Second, on the issues of knowledge problem and decentralised planning
Ambedkar wrote (in his PhD thesis) that:

By centralisation all progress tends to be retarded, all
initiative liable to be checked and the sense of responsibility of
Local Authorities greatly impaired…centralisation conflicts with what
may be regarded as a cardinal principle of good government.

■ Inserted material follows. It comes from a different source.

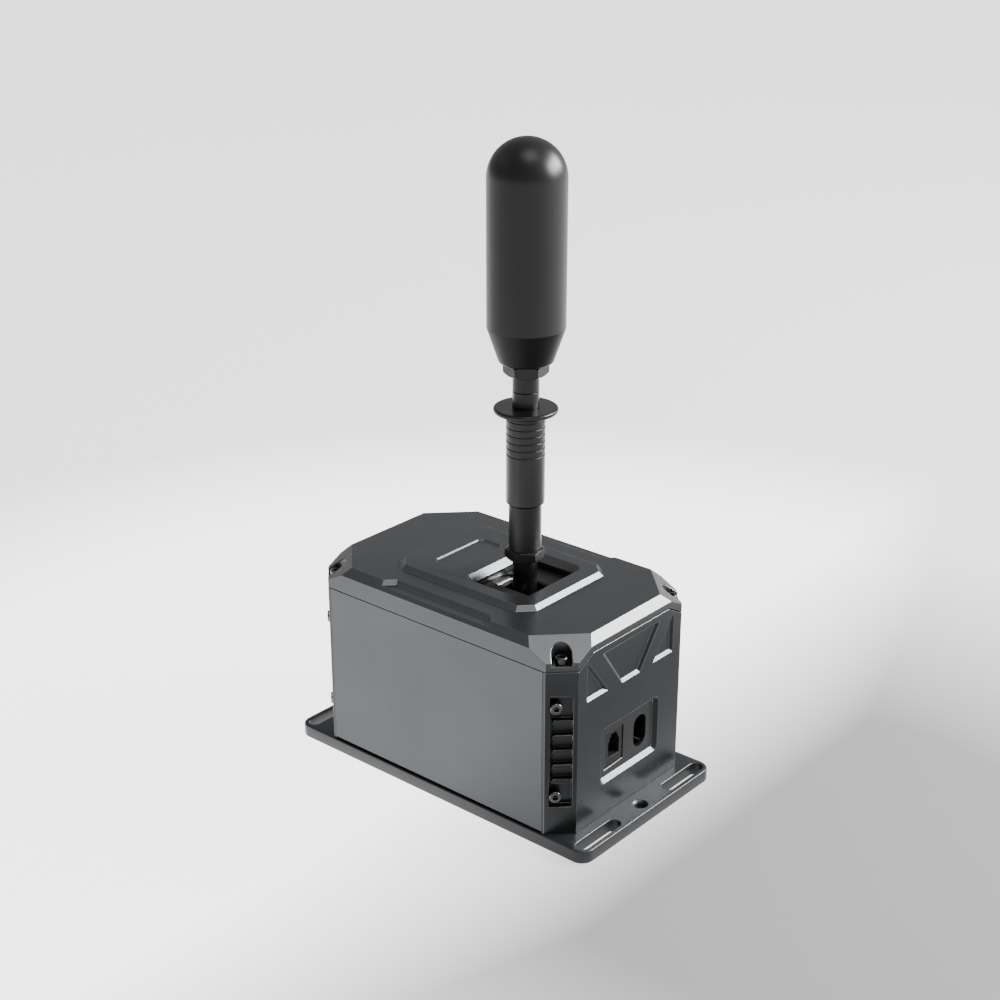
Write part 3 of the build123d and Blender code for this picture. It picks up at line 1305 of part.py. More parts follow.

Thus, centralisation, unless greatly circumscribed, must lead to
inefficiency. This was sure to occur even in homogeneous states, and
above all in a country like India where there are to be found more
diversities of race, language, religion, customs and economic
conditions.

In such circumstances there must come a point at which the higher
authority must be less competent than the lower, because it cannot by
any possibility posses the requisite knowledge of all local
conditions. It was therefore obvious that a Central Government for the
whole of India could not be said to posses knowledge and experience of
all various conditions prevailing in the different Provinces under it.
It therefore, necessarily becomes an authority less competent to deal
with matters of provincial administration than the Provisional
Governments, the members of which could not be said to be markedly
inferior, and must generally be equal in ability to those of the
Central Government, while necessarily superior as a body in point of
knowledge.

Ambedkar further went on to say that the only argument on the above
the Government of India could make is that it has "all power in its
hands, not from principle but from necessity. That necessarily arose
out of its constitutional obligations." There are similarities
between Ambedkar and Hayek's view on knowledge problems and therefore
need for decentralisation in planning. Note that Ambedkar wrote these
ideas decades before F A Hayek published his classic article on The
Use of Knowledge in Society (1945).

Third, while reviewing Bertrand Russell's Principles of Social
Reconstruction, Ambedkar pointed out what Russell failed to figure out
in his theses on the law of consumption.

…the utility of an object varies according to the varying
condition of the organism needing satisfaction. Even an object of our
strongest desire like food may please or disgust, according as we are
hungry or have over-indulged the appetite. Thus utility diminishes as
satisfaction increases.

Ambedkar would have been against a Planning Commission with powers to
plan for the whole country without adequate knowledge about it. A good
government cannot issue paper money irrespective of goods and services
produced in the economy. There is a greater convergence in the
writings of Ambedkar and those of B R Shenoy, Hayek, Ambirajan and
Ludwig Von Mises. However, there is virtually no literature exploring
the possibility of understanding of these writings from a comparative
perspective. The economic historians have starved young minds by
focusing the politically motivated debates for far too long.

B Chandrasekaran works in the area of public policy and blogs at Hayek
Order. This essay is based on a paper presented by him at the Austrian
Scholars Conference 2011 organised by the Ludwig Von Mises Institute.